───── GIVEN DATA
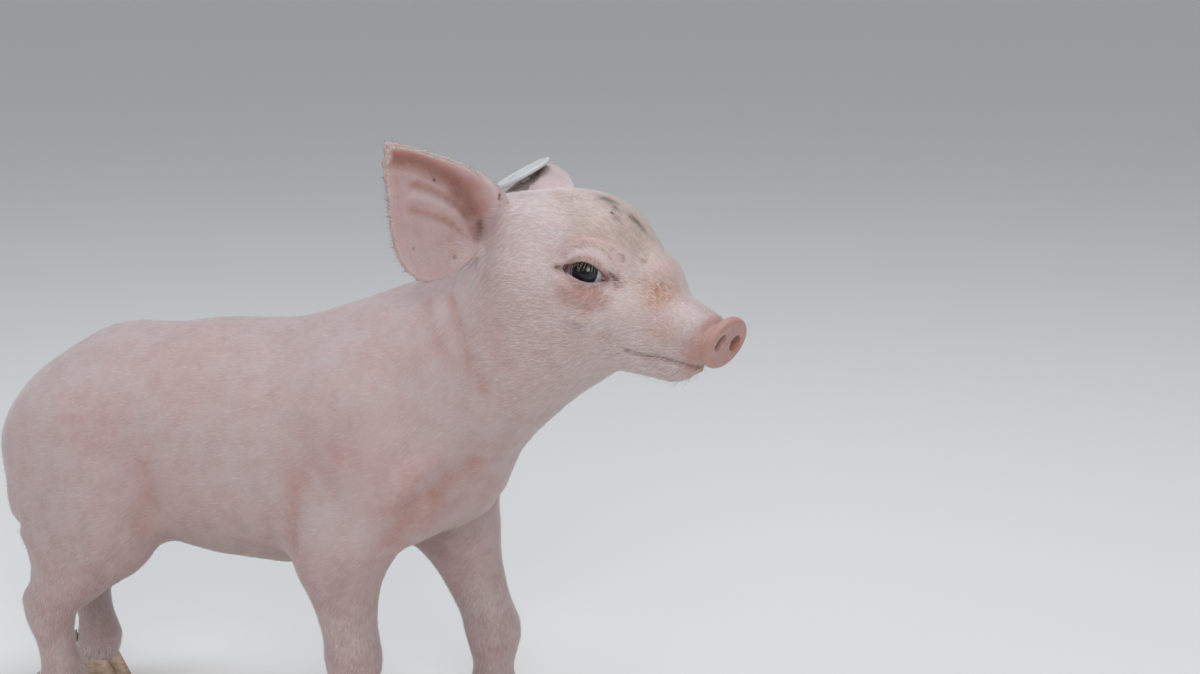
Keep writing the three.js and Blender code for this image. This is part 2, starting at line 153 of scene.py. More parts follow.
def normed(vector):
    return vector / np.linalg.norm(vector)


# The head has a frame of its own, found from the eyes and the snout.
eyeMiddle = (middleOf("eye_left") + middleOf("eye_right")) / 2
headLeft = (middleOf("eye_left") - middleOf("eye_right")).normalized()
headAhead = middleOf("snout") - eyeMiddle
headAhead = (headAhead - headAhead.dot(headLeft) * headLeft).normalized()
headUp = headAhead.cross(headLeft)
headTurn = np.array([headAhead, headLeft, headUp])  # rows are the head's own axes
headRoot = np.array(eyeMiddle) + 0.75 * mm * headTurn[0] + 0.97 * mm * headTurn[2]
headSpot = np.array([174.0, -10.0, 226.0])  # where the head's root is in the source, in mm
bodyShift = headRoot / mm - headSpot


def onHead(spots):
    return np.atleast_2d(np.array(spots, float)) * mm @ headTurn + headRoot


def onBody(spots):
    return (np.atleast_2d(np.array(spots, float)) + bodyShift) * mm


def headPlaces(points):
    return (points - headRoot) @ headTurn.T / mm


target = onBody(view["target"])[0]
camera = linked("camera", bpy.data.cameras.new("camera"))
camera.data.lens = view["lens"]
camera.data.sensor_width = view["sensor"]
camera.data.clip_start = view["nearest"]
camera.location = Vector(target) + view["distance"] * viewVector(view["azimuth"], view["elevation"])
aimed(camera, target)
bpy.context.scene.camera = camera
print("camera target", target)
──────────
Copy exactly the lines that run from the first line of the data to the line containing "return vector / np.linalg.norm(vector)", please, with both ends included and nothing else.

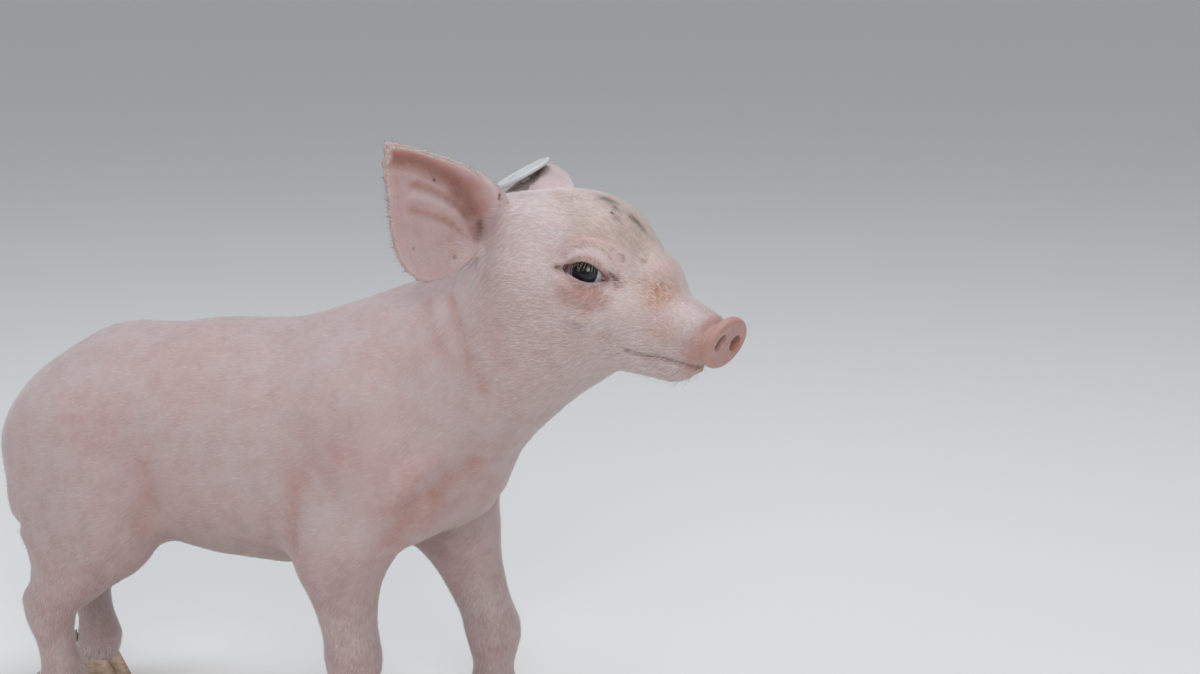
Keep writing the three.js and Blender code for this image. This is part 2, starting at line 153 of scene.py. More parts follow.
def normed(vector):
    return vector / np.linalg.norm(vector)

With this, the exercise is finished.